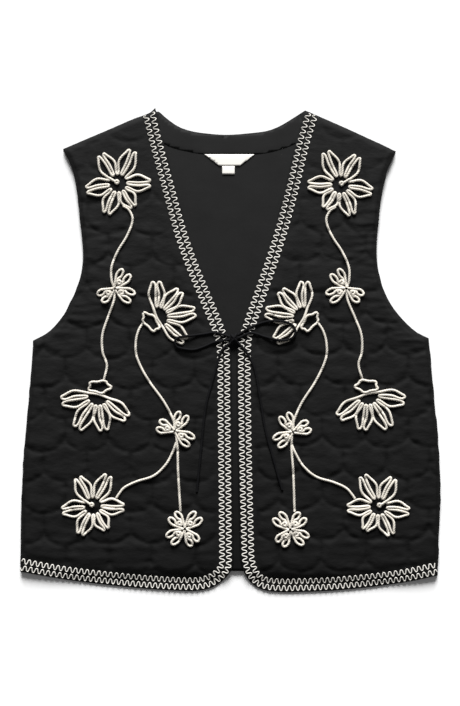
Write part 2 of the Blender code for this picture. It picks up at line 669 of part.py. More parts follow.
def build_flowers(look):
    """The couched cord of every flower and stem, one piece each."""
    half = CORD_WIDTH / 2
    profile = [(-half, 0.0), (half, 0.0), (0.0, CORD_HEIGHT)]
    for name, (kind, centre, turn) in FLOWERS.items():
        for side in ("left", "right"):
            route, closed = flower_route(kind, centre, turn, side == "right")
            if side == "right":
                route = [p + Vector(MIRROR_SHIFT[name]) for p in route]
            laid_strip(f"{name}_{side}", route, profile, look, closed)
    for name, (start, end, keys) in STEMS.items():
        line = smooth(keys, 11.0)
        laid_strip(f"{name}_left", line, profile, look)
        shifts = [Vector(MIRROR_SHIFT[flower]) for flower in (start, end)]
        mirrored = []
        for i, point in enumerate(line):
            share = i / (len(line) - 1)
            mirrored.append(Vector((-point.x, point.y)) + shifts[0].lerp(shifts[1], share))
        laid_strip(f"{name}_right", mirrored, profile, look)


def knot_side(degrees):
    """Where a tie leaves the knot at this angle."""
    way = from_angle(degrees, 1.0)
    reach = 1 / math.hypot(way.x / KNOT_RADII[0], way.y / KNOT_RADII[1])
    return Vector(KNOT_AT) + way * (reach + SEAM_GAP + KNOT_HOLLOW)


def build_ties(look):
    """Two loops and two tails of the bow, laid over everything below them."""
    radius = TIE_DIAMETER / 2
    for name, (leaves, keys, returns) in TIE_ROUTES.items():
        ends = [] if returns is None else [knot_side(returns)]
        line = smooth([knot_side(leaves), *keys, *ends], TIE_STEP)
        curve = bpy.data.curves.new(name, "CURVE")
        curve.dimensions = "3D"
        curve.bevel_depth = radius * MM
        curve.bevel_resolution = 2
        curve.use_fill_caps = True
        spline = curve.splines.new("POLY")
        spline.points.add(len(line) - 1)
        heights = resting_heights(line, radius + SEAM_GAP, 0.7)
        for slot, point, below in zip(spline.points, line, heights, strict=True):
            height = below + SEAM_GAP + radius
            slot.co = (point.x * MM, point.y * MM, height * MM, 1.0)
        add_object(name, curve, look)


def build_knot(look):
    """The bow's knot, as low as what is under it lets it lie."""
    wide, deep, tall = KNOT_RADII
    middle = 0.0
    for i in range(-6, 7):
        for j in range(-6, 7):
            rest = 1 - (i / 6) ** 2 - (j / 6) ** 2
            if rest >= 0:
                below = top_of(KNOT_AT[0] + wide * i / 6, KNOT_AT[1] + deep * j / 6)
                middle = max(middle, below + SEAM_GAP + tall * math.sqrt(rest))
    bm = bmesh.new()
    bmesh.ops.create_uvsphere(bm, u_segments=16, v_segments=8, radius=1.0)
    bmesh.ops.scale(bm, vec=KNOT_RADII, verts=bm.verts)
    bmesh.ops.translate(bm, vec=(*KNOT_AT, middle), verts=bm.verts)
    add_solid("bow_knot", bm, look)


def main():
    for obj in list(bpy.data.objects):
        bpy.data.objects.remove(obj, do_unlink=True)
    cotton = material("black_quilted_cotton", (0.017, 0.017, 0.018), 0.85)
    lining = material("black_lining_cloth", (0.021, 0.021, 0.022), 0.75)
    cord = material("cream_cotton_cord", (0.80, 0.76, 0.66), 0.80)
    label = material("white_label_tape", (0.92, 0.90, 0.86), 0.70)
    tie = material("black_rouleau", (0.012, 0.012, 0.013), 0.70)
    build_back(cotton)
    build_lining(lining, cotton)
    build_label(label)
    fronts = [Front(side) for side in ("left", "right")]
    for front in fronts:
        front.build(cotton)
    for front in fronts:
        build_trim(front.side, cord)
    build_flowers(cord)
    build_ties(tie)
    build_knot(tie)


main()
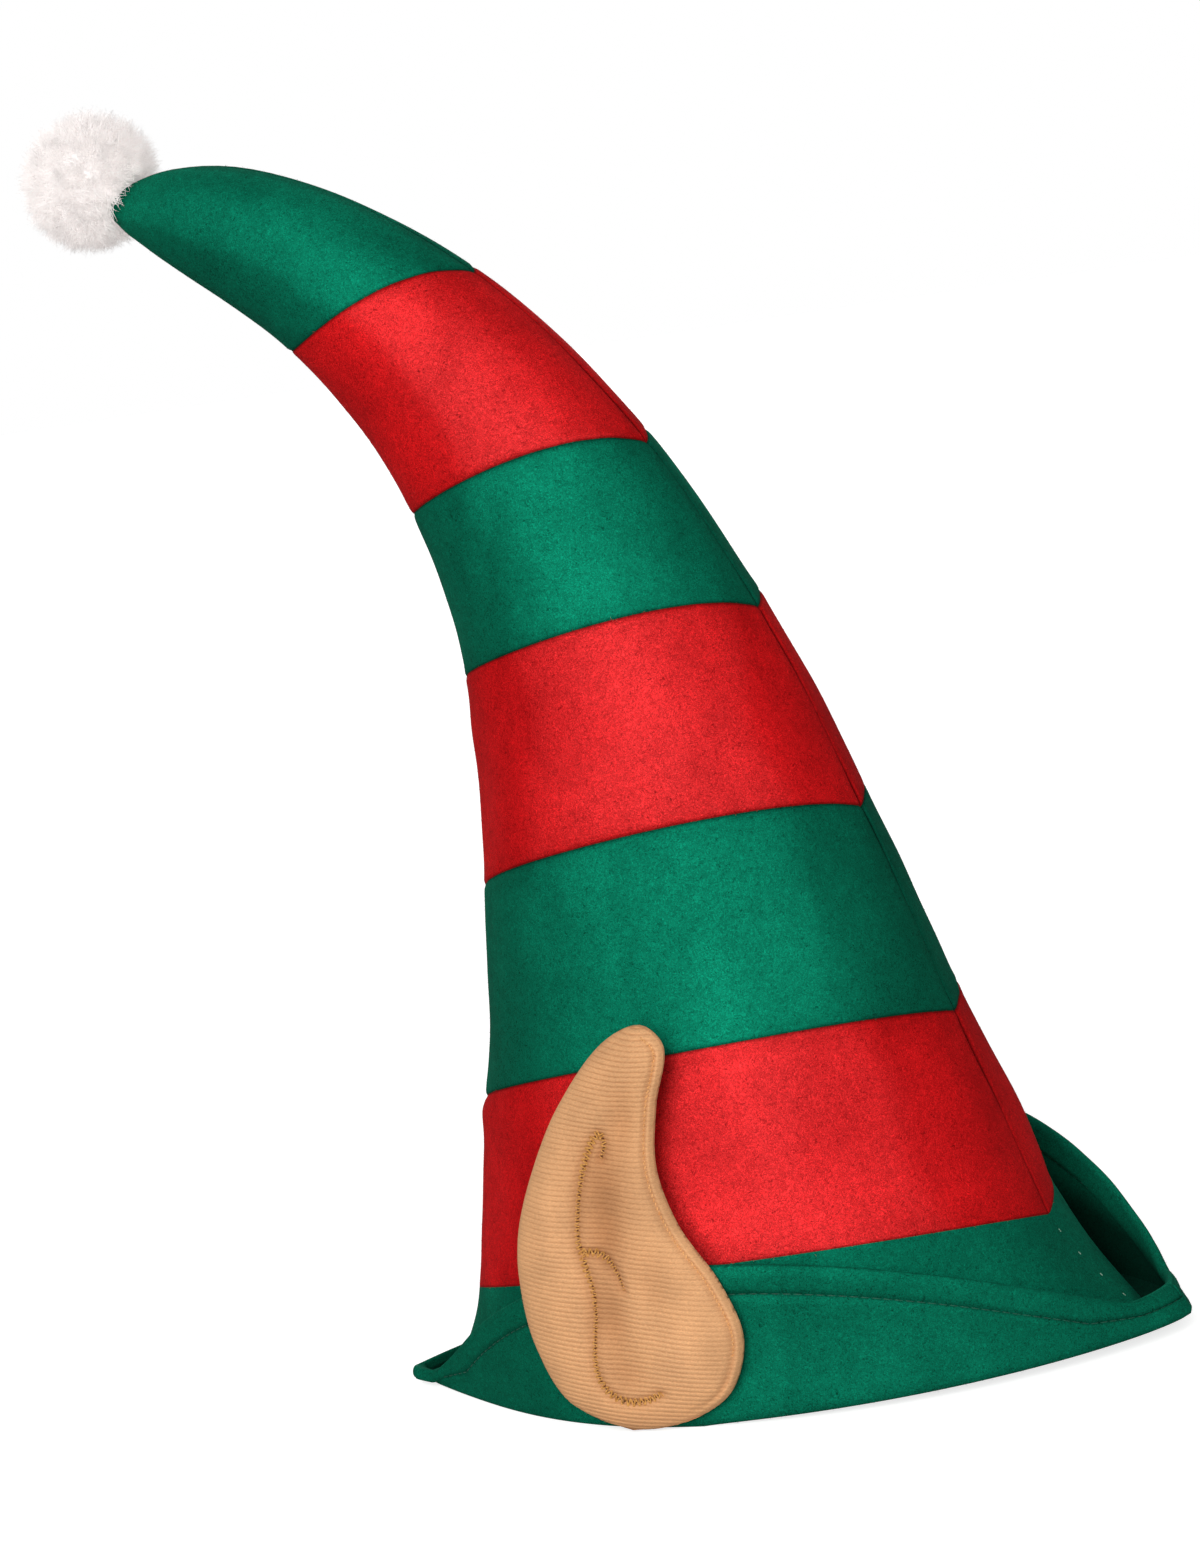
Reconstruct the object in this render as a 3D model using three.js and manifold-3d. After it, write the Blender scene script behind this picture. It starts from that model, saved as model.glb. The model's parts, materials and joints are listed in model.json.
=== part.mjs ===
// Striped felt elf hat with a turned-up pointed brim, two padded ears and a pompom.
// Millimetres. +X is the front of the hat, +Z is up, and the wearer's right is -Y.
import * as THREE from "three";
import { mergeVertices } from "three/addons/utils/BufferGeometryUtils.js";
import Module from "manifold-3d";

// Felt and the gaps between pieces
const feltWall = 2;
const pieceGap = 0.3;

// Crown: a horn of two mirrored panels, each sewn from six stripes
const crownLength = 477;
const crownHalfDepth = 106.5;
const crownBaseHeight = 32;
const baseRoundness = 0.84;
const tipRoundness = 0.92;

// Brim: a strip that hangs from the crown, folds outward and turns up as a cuff
const brimSideReach = 6.5;
const brimPointedness = 1.5;
const frontTip = {
  reach: 44,
  sideways: 0,
  lift: 5,
  cuffHeight: 11.5,
  cuffFall: 2.1,
  lowFrom: 0.94,
  splay: -7,
  splayCurve: 5,
};
const backTip = {
  reach: 17.5,
  sideways: 28,
  lift: 0,
  cuffHeight: 4,
  cuffFall: 2.2,
  lowFrom: 0.93,
  splay: 8,
  splayCurve: 8,
};
const liftStart = 0.06;
const liftCurve = 0.7;
const sidewaysCurve = 6;
const stripFootShare = { side: 0.2, tip: 0.6 };
const stripFlare = 1.15;
const foldRound = 1.6;
const foldCorner = 1.1;
const hemWidth = 10;
const hemStepShare = 0.12;
const hemShareOfLowCuff = 0.6;
const rightCuff = { height: 54.5, flare: 0, towards: 1 };
const leftCuff = { height: 68, flare: 9, towards: -1 };
const cuffFlareCurve = 1.3;

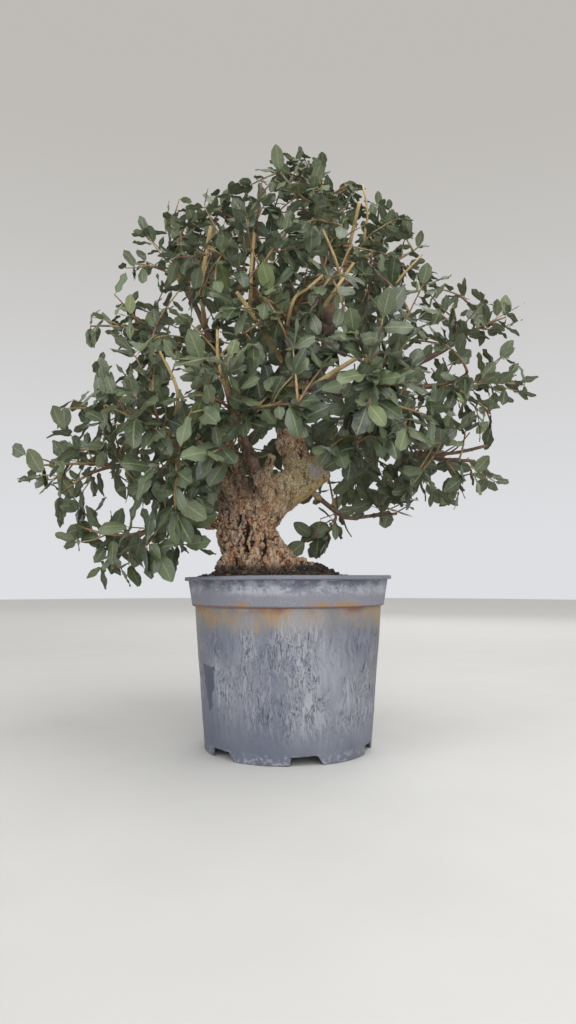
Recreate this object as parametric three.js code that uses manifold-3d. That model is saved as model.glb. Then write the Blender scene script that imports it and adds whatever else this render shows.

### Directions for this task:
Write out exactly the lines running from the line containing "Reconstruct the object" to the line containing "const tipRoundness = 0.92;", with both of those lines included.

### Solution to this task:
Reconstruct the object in this render as a 3D model using three.js and manifold-3d. After it, write the Blender scene script behind this picture. It starts from that model, saved as model.glb. The model's parts, materials and joints are listed in model.json.
=== part.mjs ===
// Striped felt elf hat with a turned-up pointed brim, two padded ears and a pompom.
// Millimetres. +X is the front of the hat, +Z is up, and the wearer's right is -Y.
import * as THREE from "three";
import { mergeVertices } from "three/addons/utils/BufferGeometryUtils.js";
import Module from "manifold-3d";

// Felt and the gaps between pieces
const feltWall = 2;
const pieceGap = 0.3;

// Crown: a horn of two mirrored panels, each sewn from six stripes
const crownLength = 477;
const crownHalfDepth = 106.5;
const crownBaseHeight = 32;
const baseRoundness = 0.84;
const tipRoundness = 0.92;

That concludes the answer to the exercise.